You could perhaps reduce some of the code duplication here by changing tcp_twclose() to take the inp instead of the tw. It would then perform this shared bit of code at the start:

tcp_twclose(struct inpcb *inp, int reuse)
{
    INP_WLOCK(inp);
    tw = intotw();
    if (in_pcbrele_wlocked()) {
        ...
        return;
    }

    if (tw == NULL) {
        ...
        return;
    }

    ...
}

This would have the nice property of removing the asymmetry of the caller locking the INP but tcp_twclose() magically dropping the lock. OTOH, you would have to adjust sysctl_drop() in tcp_subr.c to take this into account (it would have to in_pcbref() / INP_WUNLOCK / tcp_twclose()).'

It is probably worth waiting to see what other folks on the review think about that change before doing it.

sys/netinet/tcp_timewait.c
107

Exactly, based on your comment I would propose something (hopefully) clearer:
- a tcptw is dereferenceable only while its inpcb is locked

276

That's indeed a good idea, I will make a small change to make the owner of the reference slightly more obvious:

/*
 * The tcptw will hold a reference on its inpcb until tcp_twclose
 * is called
 */
tw->tw_inpcb = inp;
in_pcbref(inp);  /* Reference from tw */
663–664

Interesting idea. For completeness changing tcp_twclose(struct tcptw *tw, ...) to tcp_twclose(struct inpcb *inp, ...) will require to adjust sysctl_drop() has you said, but also tcp_twcheck(). And adjusting tcp_twcheck() seems tricky in this case, at least from my perspective.

That said, I agree that there is code duplication between tcp_tw_2msl_reuse() and tcp_tw_2msl_scan(), let me try if I can merge back these two functions together in a single tcp_tw_2msl_scan(int reuse) function.

jch edited edge metadata.

Apply current review comments

From jhb's review:

  • Merge tcp_tw_2msl_reuse() and tcp_tw_2msl_scan() in a single function
  • Make clearer that a tcptw owns a reference on its inpcb
  • Improve a tcptw usage rule comment

From rw's review:

  • Add comments about relational behind INP_INFO_WLOCK_ASSERT in both tcp_tw_2msl_scan() and tcp_twstart() functions

I think the updates look fine, but for some reason I can't get arc to show me the full diff now.

In D826#10, @jhb wrote:

I think the updates look fine, but for some reason I can't get arc to show me the full diff now.
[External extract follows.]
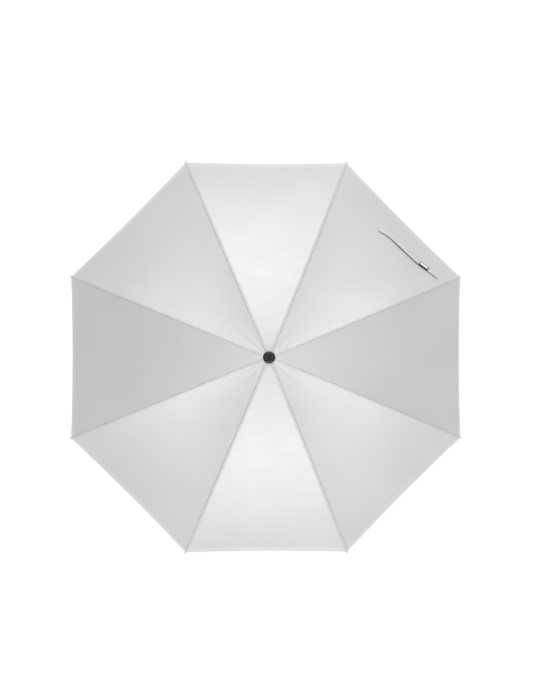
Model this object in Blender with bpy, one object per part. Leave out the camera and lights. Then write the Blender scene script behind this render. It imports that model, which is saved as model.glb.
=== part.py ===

You are right the command:

$ arc patch D826

only applies the last change, not all patches accumulated. As a workaround I found that you can apply the two diffs with:

$ arc patch --diff 1746
$ arc patch --diff 1911

But this is not handy, I am digging the arcanist documentation...

Just for your information, below steps to get a different perspective on this change: It is by comparing 10.0 with this change applied: For example if your are using git from https://github.com/freebsd/freebsd

$ git checkout master
$ arc patch --diff 1746
$ arc patch --diff 1911
$ git diff origin/releng/10.0 HEAD -- sys/netinet/tcp_timewait.c
# Or even a word based diff
$ git diff --color-words origin/releng/10.0 HEAD -- sys/netinet/tcp_timewait.c

As now the timewait code structure is much closer to its state in releng/10.0, it gives another perspective on this change.

Just for your information, this patch just passed our FreeBSD QA test suite with success.

adrian edited edge metadata.
This revision is now accepted and ready to land.Oct 27 2014, 3:04 PM
jhb edited edge metadata.

Julien, you should be good to commit this with 'Reviewed by: adrian, jhb' and possibly 'rwatson' depending on how much review Robert provided. Before merging to 10, we should restore the padding fields that the original commit removed from tcptw so that the ABI of tcptw is restored.